--- start The input ---
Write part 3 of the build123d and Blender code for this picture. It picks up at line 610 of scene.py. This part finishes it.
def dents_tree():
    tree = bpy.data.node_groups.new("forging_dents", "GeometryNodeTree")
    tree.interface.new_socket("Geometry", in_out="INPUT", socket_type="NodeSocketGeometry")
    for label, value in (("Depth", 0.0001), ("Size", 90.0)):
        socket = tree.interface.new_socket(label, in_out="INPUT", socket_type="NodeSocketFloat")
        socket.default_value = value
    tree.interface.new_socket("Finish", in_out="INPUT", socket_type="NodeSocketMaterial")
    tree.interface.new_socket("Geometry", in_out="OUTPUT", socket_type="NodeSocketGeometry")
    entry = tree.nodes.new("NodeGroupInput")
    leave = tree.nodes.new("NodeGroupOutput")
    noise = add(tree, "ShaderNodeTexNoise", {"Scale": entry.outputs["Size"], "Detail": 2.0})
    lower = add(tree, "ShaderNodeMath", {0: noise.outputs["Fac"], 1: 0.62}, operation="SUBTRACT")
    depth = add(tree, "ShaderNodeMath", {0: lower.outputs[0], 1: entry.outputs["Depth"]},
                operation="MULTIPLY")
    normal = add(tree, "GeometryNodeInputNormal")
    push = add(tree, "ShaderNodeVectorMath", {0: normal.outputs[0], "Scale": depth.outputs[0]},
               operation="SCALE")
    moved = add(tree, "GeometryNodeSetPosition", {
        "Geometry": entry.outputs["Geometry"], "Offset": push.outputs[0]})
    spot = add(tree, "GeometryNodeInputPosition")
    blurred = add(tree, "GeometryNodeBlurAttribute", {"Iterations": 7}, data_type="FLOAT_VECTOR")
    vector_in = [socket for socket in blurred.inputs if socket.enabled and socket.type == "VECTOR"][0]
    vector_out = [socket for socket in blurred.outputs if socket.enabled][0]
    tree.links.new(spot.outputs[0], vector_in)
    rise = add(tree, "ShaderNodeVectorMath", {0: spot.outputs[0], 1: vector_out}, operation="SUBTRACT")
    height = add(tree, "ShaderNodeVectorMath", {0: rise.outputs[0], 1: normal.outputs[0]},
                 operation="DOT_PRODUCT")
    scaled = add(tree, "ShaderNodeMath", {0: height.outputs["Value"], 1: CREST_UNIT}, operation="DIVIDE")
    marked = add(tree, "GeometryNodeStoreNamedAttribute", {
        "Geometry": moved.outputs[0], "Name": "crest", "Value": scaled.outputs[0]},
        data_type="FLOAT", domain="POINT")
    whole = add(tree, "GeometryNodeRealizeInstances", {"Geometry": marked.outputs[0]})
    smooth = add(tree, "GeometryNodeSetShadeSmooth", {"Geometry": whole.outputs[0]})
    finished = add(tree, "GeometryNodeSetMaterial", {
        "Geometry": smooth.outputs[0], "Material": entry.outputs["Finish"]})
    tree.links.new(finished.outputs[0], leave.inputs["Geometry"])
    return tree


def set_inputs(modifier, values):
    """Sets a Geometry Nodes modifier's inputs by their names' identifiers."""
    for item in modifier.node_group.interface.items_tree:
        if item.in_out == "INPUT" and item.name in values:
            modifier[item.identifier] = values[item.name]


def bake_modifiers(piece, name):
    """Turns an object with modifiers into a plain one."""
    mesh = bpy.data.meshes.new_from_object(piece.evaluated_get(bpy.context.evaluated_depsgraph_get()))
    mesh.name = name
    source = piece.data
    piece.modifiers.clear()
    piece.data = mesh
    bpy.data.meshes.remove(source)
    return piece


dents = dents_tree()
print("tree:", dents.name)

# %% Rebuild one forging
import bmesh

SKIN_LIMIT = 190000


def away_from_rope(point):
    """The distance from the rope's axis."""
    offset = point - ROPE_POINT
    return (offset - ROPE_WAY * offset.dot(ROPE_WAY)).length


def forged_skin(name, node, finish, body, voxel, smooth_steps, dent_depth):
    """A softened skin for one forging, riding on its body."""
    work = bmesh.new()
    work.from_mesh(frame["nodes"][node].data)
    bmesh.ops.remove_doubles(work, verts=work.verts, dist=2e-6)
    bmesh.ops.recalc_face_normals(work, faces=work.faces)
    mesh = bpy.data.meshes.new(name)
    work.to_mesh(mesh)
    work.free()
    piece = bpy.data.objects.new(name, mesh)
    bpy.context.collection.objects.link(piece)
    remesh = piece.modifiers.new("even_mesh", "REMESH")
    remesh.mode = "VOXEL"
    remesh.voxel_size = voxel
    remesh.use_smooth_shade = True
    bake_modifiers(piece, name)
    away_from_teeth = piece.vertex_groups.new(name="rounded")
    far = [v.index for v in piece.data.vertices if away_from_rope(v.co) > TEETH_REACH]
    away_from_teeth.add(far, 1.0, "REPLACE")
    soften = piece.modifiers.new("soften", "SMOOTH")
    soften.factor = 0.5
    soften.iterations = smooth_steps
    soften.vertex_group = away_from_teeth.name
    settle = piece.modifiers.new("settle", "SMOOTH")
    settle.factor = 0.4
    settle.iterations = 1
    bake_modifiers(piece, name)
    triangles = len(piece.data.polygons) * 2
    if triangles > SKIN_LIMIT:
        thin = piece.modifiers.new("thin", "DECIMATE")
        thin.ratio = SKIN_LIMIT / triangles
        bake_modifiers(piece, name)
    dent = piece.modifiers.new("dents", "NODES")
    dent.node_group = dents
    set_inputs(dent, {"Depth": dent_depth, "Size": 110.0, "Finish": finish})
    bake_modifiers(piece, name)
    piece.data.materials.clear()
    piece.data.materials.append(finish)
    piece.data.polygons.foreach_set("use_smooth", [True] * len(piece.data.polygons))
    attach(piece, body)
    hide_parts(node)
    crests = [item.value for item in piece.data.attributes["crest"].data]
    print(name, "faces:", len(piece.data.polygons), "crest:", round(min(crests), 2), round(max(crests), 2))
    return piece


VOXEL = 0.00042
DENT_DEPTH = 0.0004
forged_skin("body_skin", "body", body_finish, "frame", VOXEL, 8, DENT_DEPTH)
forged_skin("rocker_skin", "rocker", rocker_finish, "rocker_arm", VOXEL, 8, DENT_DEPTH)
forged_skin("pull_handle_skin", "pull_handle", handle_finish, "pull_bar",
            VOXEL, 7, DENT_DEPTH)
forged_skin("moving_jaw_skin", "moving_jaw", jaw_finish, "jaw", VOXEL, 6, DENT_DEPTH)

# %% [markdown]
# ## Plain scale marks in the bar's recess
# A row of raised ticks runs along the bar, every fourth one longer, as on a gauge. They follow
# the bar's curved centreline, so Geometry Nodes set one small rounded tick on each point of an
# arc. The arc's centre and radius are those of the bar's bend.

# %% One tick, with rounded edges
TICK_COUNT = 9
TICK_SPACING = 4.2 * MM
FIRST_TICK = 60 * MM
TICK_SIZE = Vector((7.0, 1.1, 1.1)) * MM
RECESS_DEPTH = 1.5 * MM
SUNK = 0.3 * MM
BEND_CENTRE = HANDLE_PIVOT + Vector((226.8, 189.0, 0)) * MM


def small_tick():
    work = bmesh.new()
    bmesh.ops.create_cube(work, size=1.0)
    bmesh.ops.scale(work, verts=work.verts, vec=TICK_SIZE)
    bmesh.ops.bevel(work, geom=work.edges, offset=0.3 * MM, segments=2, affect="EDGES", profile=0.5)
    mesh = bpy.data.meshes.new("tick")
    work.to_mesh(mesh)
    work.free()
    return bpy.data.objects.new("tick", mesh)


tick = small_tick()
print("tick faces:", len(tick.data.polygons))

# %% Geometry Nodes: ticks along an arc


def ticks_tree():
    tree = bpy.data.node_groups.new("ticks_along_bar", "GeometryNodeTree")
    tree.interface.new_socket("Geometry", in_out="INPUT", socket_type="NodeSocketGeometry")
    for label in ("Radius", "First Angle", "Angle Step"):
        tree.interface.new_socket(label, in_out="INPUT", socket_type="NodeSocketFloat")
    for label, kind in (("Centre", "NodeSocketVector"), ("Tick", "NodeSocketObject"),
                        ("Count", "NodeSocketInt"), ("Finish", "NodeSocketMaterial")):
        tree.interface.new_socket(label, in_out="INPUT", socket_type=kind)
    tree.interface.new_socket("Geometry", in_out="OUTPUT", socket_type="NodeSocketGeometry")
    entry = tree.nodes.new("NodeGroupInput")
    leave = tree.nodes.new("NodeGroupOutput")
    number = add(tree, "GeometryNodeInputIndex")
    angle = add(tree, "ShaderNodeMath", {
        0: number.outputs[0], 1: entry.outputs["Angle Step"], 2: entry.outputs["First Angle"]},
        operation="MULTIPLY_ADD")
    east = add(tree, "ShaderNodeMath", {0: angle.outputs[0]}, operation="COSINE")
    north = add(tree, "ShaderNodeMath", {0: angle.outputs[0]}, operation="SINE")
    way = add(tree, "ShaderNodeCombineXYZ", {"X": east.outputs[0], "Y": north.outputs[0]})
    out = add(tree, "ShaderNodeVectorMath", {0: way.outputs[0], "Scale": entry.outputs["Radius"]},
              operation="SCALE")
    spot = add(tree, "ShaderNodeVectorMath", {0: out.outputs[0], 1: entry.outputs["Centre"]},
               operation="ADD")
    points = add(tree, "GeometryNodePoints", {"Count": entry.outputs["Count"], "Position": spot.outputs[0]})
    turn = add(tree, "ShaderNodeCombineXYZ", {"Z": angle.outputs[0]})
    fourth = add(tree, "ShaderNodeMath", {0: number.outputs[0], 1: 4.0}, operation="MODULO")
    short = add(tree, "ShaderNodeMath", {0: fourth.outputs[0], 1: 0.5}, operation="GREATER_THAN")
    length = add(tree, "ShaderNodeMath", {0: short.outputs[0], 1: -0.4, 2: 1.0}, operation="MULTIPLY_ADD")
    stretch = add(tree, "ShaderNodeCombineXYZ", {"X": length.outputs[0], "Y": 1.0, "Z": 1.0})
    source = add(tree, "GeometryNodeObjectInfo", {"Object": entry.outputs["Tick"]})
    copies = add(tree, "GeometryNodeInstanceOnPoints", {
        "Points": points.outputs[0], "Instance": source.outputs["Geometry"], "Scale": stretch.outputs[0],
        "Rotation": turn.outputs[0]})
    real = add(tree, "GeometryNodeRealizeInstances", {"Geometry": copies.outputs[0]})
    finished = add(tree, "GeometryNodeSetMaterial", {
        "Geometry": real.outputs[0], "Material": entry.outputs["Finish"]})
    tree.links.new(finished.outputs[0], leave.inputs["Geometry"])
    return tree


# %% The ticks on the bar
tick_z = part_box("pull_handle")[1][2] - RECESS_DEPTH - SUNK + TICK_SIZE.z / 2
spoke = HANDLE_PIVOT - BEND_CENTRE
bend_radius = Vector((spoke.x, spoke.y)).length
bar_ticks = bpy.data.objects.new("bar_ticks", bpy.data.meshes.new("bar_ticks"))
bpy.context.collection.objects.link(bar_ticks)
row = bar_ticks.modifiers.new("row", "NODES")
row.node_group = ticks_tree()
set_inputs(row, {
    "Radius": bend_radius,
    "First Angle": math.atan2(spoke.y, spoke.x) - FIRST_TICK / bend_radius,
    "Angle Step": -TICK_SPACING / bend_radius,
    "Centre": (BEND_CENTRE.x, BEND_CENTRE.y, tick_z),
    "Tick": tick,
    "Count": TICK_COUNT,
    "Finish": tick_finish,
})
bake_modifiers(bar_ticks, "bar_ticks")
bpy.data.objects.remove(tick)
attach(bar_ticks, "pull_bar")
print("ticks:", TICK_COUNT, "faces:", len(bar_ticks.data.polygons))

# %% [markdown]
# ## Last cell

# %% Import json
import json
--- end The input ---
--- start The input ---
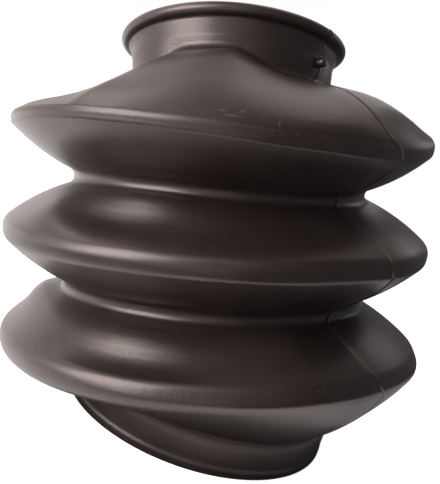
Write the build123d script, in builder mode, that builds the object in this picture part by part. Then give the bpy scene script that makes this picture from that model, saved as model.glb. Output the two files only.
--- end The input ---
• _Description of the task_: Look back at the data above. Transcribe exactly the lines starting at the line that contains "hide_parts(node)" and ending at the line that contains "VOXEL, 6, DENT_DEPTH)".

• _Written reply_:
    hide_parts(node)
    crests = [item.value for item in piece.data.attributes["crest"].data]
    print(name, "faces:", len(piece.data.polygons), "crest:", round(min(crests), 2), round(max(crests), 2))
    return piece


VOXEL = 0.00042
DENT_DEPTH = 0.0004
forged_skin("body_skin", "body", body_finish, "frame", VOXEL, 8, DENT_DEPTH)
forged_skin("rocker_skin", "rocker", rocker_finish, "rocker_arm", VOXEL, 8, DENT_DEPTH)
forged_skin("pull_handle_skin", "pull_handle", handle_finish, "pull_bar",
            VOXEL, 7, DENT_DEPTH)
forged_skin("moving_jaw_skin", "moving_jaw", jaw_finish, "jaw", VOXEL, 6, DENT_DEPTH)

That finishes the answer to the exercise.